Instruction: From the first line of the data below, copy each line up to the one containing "return line +", and include that line too.

** Begin Information shown **

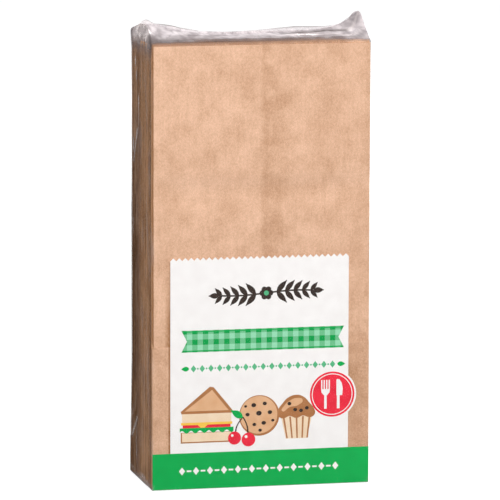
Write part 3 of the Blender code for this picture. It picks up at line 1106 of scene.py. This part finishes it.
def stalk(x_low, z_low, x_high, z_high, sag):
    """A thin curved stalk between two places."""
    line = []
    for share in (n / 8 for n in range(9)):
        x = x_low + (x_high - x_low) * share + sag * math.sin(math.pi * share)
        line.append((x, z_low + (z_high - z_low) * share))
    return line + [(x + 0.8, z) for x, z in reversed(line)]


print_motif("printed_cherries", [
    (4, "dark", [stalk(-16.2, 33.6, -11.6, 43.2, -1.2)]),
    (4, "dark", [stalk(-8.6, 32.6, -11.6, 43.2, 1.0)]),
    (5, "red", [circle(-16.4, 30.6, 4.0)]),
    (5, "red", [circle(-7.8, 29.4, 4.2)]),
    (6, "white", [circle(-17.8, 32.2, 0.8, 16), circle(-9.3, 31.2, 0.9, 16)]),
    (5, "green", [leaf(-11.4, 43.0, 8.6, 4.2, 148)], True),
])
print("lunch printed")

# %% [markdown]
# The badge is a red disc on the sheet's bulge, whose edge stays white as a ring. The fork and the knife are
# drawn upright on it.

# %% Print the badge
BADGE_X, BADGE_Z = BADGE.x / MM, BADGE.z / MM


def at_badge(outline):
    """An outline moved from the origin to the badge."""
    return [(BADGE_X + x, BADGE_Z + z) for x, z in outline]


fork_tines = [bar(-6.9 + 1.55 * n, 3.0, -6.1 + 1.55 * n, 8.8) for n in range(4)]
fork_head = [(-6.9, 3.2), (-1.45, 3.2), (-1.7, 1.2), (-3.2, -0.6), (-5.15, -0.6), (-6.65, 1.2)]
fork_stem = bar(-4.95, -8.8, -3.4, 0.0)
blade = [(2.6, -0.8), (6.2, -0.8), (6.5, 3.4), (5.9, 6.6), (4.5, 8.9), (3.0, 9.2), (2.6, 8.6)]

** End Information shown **

Answer for this exercise:
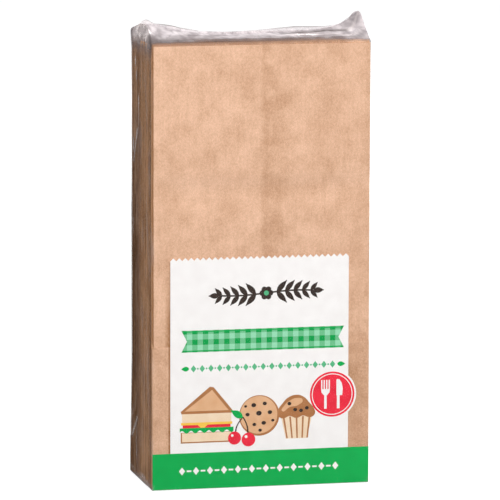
Write part 3 of the Blender code for this picture. It picks up at line 1106 of scene.py. This part finishes it.
def stalk(x_low, z_low, x_high, z_high, sag):
    """A thin curved stalk between two places."""
    line = []
    for share in (n / 8 for n in range(9)):
        x = x_low + (x_high - x_low) * share + sag * math.sin(math.pi * share)
        line.append((x, z_low + (z_high - z_low) * share))
    return line + [(x + 0.8, z) for x, z in reversed(line)]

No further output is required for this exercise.